Lola still is learning how to relate to other dogs. She tries hard but is still clumsy and often tries too hard.
But a great deal of progress has been made.
Lessons Learned So what does this dog story mean to humans?
I’ve seen this same situation worked out in sales forces when a new salesperson joins an established group of sellers.
The same dynamics take place. The established group tries to ostracize the newcomer either out of fear or jealousy while the newcomer tries to figure out how to fit into the group.
Most of the time the newcomer tries to win acceptance through acquiesce—hoping that by meekness and being as unobtrusive as possible the group will find a place for them. Most often they experience the same result that Lola experienced—they remain an outcast.
A good number of these newcomers will eventually tire of outcast treatment and begin to assert themselves at which time the group seems to begin the acceptance process.
Unfortunately, I’ve seen far too many newcomers simply accept their outcast status. They never learn how to assert themselves and demand acceptance. A great many good sellers will end up leaving the company because they don’t feel that they fit in.
Managers: understand how important it is that you help your new sellers fit into the existing group. Find one of the leaders of the group and seek to get their help in bringing new sellers into the group.
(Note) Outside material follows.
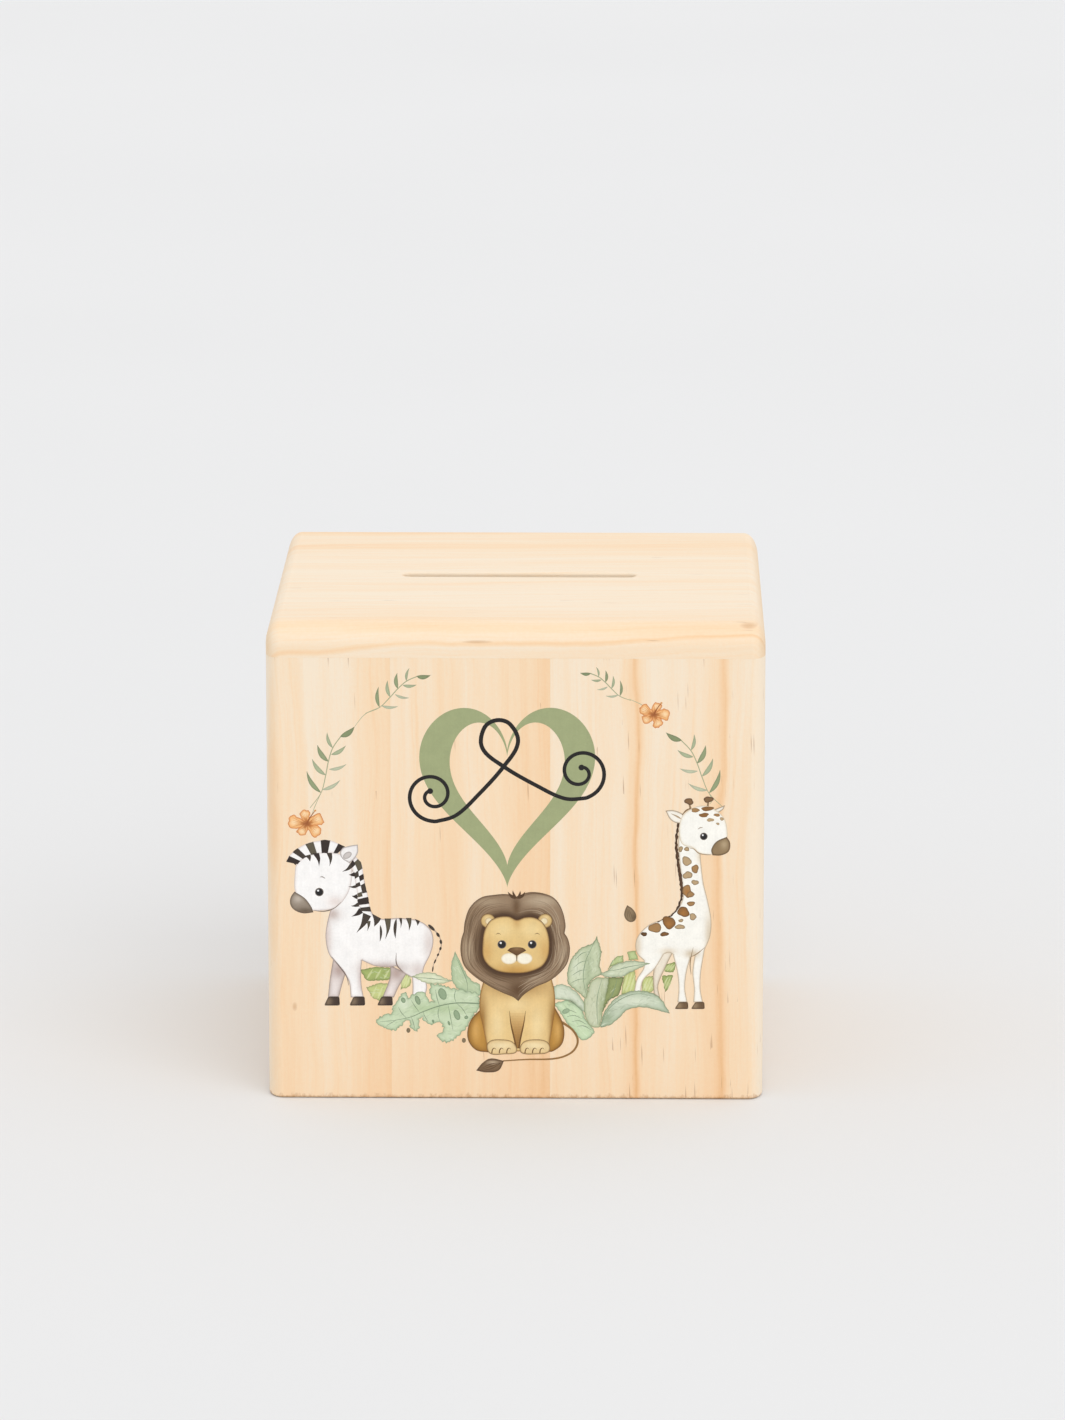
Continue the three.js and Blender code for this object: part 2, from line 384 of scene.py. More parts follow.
def bake_modifiers(piece):
    """Puts what the modifiers make into the piece's own mesh."""
    graph = bpy.context.evaluated_depsgraph_get()
    mesh = bpy.data.meshes.new_from_object(piece.evaluated_get(graph))
    piece.modifiers.clear()
    piece.data = mesh


def outlines(node):
    """The outlines of a CAD node's top face: the outside one way round, and each hole the other way."""
    work = cad_copy(node)
    onward = {}
    for face in work.faces:
        for corner in face.loops:
            if face.normal.z > 0.99 and any(other.normal.z < 0.99 for other in corner.edge.link_faces):
                onward[corner.vert] = corner.link_loop_next.vert
    found = []
    while onward:
        line = [next(iter(onward))]
        while line[-1] in onward:
            line.append(onward.pop(line[-1]))
        found.append(thinned(np.array([vert.co.xy / MM for vert in line[:-1]]), CROWDED))
    work.free()
    return found


def thinned(line, gap):
    """An outline without the points that are closer than gap to a sharper corner."""
    before, after = line - np.roll(line, 1, axis=0), np.roll(line, -1, axis=0) - line
    lengths = np.linalg.norm(before, axis=1) * np.linalg.norm(after, axis=1)
    straightness = (before * after).sum(axis=1) / lengths
    kept = []
    for i in np.argsort(straightness, kind="stable"):
        if all(np.linalg.norm(line[i] - line[j]) > gap for j in kept):
            kept.append(i)
    return line[sorted(kept)]


def plate(node, ease, body):
    """A sheet with rounded edges, from a CAD node that has the same outlines all the way up."""
    low, high = (corner.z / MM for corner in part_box(node))
    bends = np.radians((0, 30, 60, 90))
    rise = [(ease * (1 - math.sin(bend)), ease * (1 - math.cos(bend))) for bend in bends]
    rings = [(inset, low + up) for inset, up in rise] + [(inset, high - up) for inset, up in reversed(rise)]
    points, polygons, lowest, highest, rims = [], [], [], [], []
    for line in outlines(node):
        count, first = len(line), len(points)
        rims.append(grown(line, -ease * turning(line)))
        lowest += range(first, first + count)
        highest += range(first + (len(rings) - 1) * count, first + len(rings) * count)
        for inset, z in rings:
            points += [(x * MM, y * MM, z * MM) for x, y in grown(line, -inset * turning(line))]
        for ring in range(len(rings) - 1):
            for i in range(count):
                a, b = first + ring * count + i, first + ring * count + (i + 1) % count
                polygons.append((a, b, b + count, a + count))
    for face in filled(rims):
        polygons.append(tuple(highest[i] for i in face))
        polygons.append(tuple(lowest[i] for i in reversed(face)))
    mesh = bpy.data.meshes.new(node)
    mesh.from_pydata(points, [], polygons)
    return dressed(mesh, node, body)


def joined(lines):
    """The points of some closed outlines in one list, and the edges between them."""
    points, edges = [], []
    for line in lines:
        first, count = len(points), len(line)
        points += [Vector(point) for point in line]
        edges += [(first + i, first + (i + 1) % count) for i in range(count)]
    return points, edges


def filled(lines):
    """Triangles between the points of some outlines, inside the outer one and outside the holes."""
    points, edges = joined(lines)
    made, _, faces, source, *_ = delaunay_2d_cdt(points, edges, [], 0, 0.0001, True)
    centres = np.array([sum((made[i] for i in face), Vector((0, 0))) / 3 for face in faces])
    solid = sum(inside(centres, line).astype(int) for line in lines) % 2 == 1
    return [tuple(source[i][0] for i in face) for face, kept in zip(faces, solid) if kept]


def finish(piece, material):
    piece.data.materials.clear()
    piece.data.materials.append(material)


BOARDS = {
    # The front's fade is partly painted light: the wall is painted lighter at the top and darker at the
    # bottom.
    "front": Board(grain=Z, across=X, depth=Y, outside=CAD_BOX[0][Y] / MM, fade=-0.09),
    "back": Board(grain=Z, across=X, depth=Y, outside=CAD_BOX[1][Y] / MM),
    "left": Board(grain=Z, across=Y, depth=X, outside=CAD_BOX[0][X] / MM),
    "right": Board(grain=Z, across=Y, depth=X, outside=CAD_BOX[1][X] / MM),
    "top": Board(grain=X, across=Y, depth=Z, outside=BOX_HEIGHT, lean=-0.8, tilt=-0.037),
}

# The staves that the photograph shows, from edge to edge, as (place in millimetres, tone from 0 to 1).
KNOWN_TONES = {
    # The darker tone at -49.6 mm, on the rounded left edge of this stave, is painted shade.
    "front_left_stave": [
        (-51, 0.16), (-49.6, 0.38), (-48.6, 0.16), (-44, 0.22), (-42.5, 0.10), (-34, 0.12), (-31, 0.22),
        (-27, 0.30), (-25, 0.38),
    ],
    "front_middle_stave": [
        (-25, 0.18), (-17, 0.20), (-15.5, 0.26), (-12, 0.30), (-10, 0.18), (-5, 0.20), (0, 0.32), (4.6, 0.38),
        (5.6, 0.52), (7, 0.36),
    ],
    # The palest tones, from 47.2 mm outwards on the rounded right edge of this stave, are a painted
    # highlight.
    "front_right_stave": [
        (7, 0.12), (15, 0.14), (22, 0.14), (24.2, 0.32), (25.2, 0.66), (26.0, 0.24), (28, 0.10), (35, 0.14),
        (39.5, 0.32), (41, 0.56), (42.2, 0.16), (46, 0.14), (47.2, 0.04), (50, 0.02),
    ],
    "top_front_stave": [
        (-57, 0.32), (-53.4, 0.28), (-52.6, 0.6), (-52.0, 0.3), (-49, 0.26), (-44, 0.14), (-38, 0.12),
        (-34, 0.04), (-32, 0.06),
    ],
    "top_middle_stave": [
        (-32, 0.02), (-12, 0.05), (-8, 0.12), (-6, 0.03), (6, 0.03), (13, 0.12), (14, 0.04), (19, 0.06),
    ],
    "top_back_stave": [
        (19, 0.08), (27, 0.14), (32, 0.30), (33, 0.12), (42, 0.14), (45, 0.30), (46, 0.16), (50, 0.18),
    ],
}
RESIN_SHARES = {"front_right_stave": 0.6, "front_middle_stave": 0.16, "top_front_stave": 0.1}
USUAL_RESIN = 0.12
STAINS = {
    "front_left_stave": [(-44.5, 19.0, 0.5, 0.9)],
    "top_front_stave": [(-7.5, 94.3, 2.8, 0.3), (46.6, 97.3, 1.7, 0.5)],
}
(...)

Make sure you keep an eye on how new sellers fit in and encourage them to assert themselves and to insist on taking their rightful place within the group.
Sellers: ultimately it is your responsibility to work your way into the group that you are joining. Understand that there will likely be some resistance to accepting you. Likewise, understand that if you allow yourself to be dominated and pushed aside, that very likely will happen. You must stand up and demand to be let in—yet at the same time you certainly cannot come across as egotistical or a jerk.
Many managers ignore the problem their new sellers face when joining an established sales team. How the new seller fits in will have a significant impact on both their sales efforts and their longevity with the company.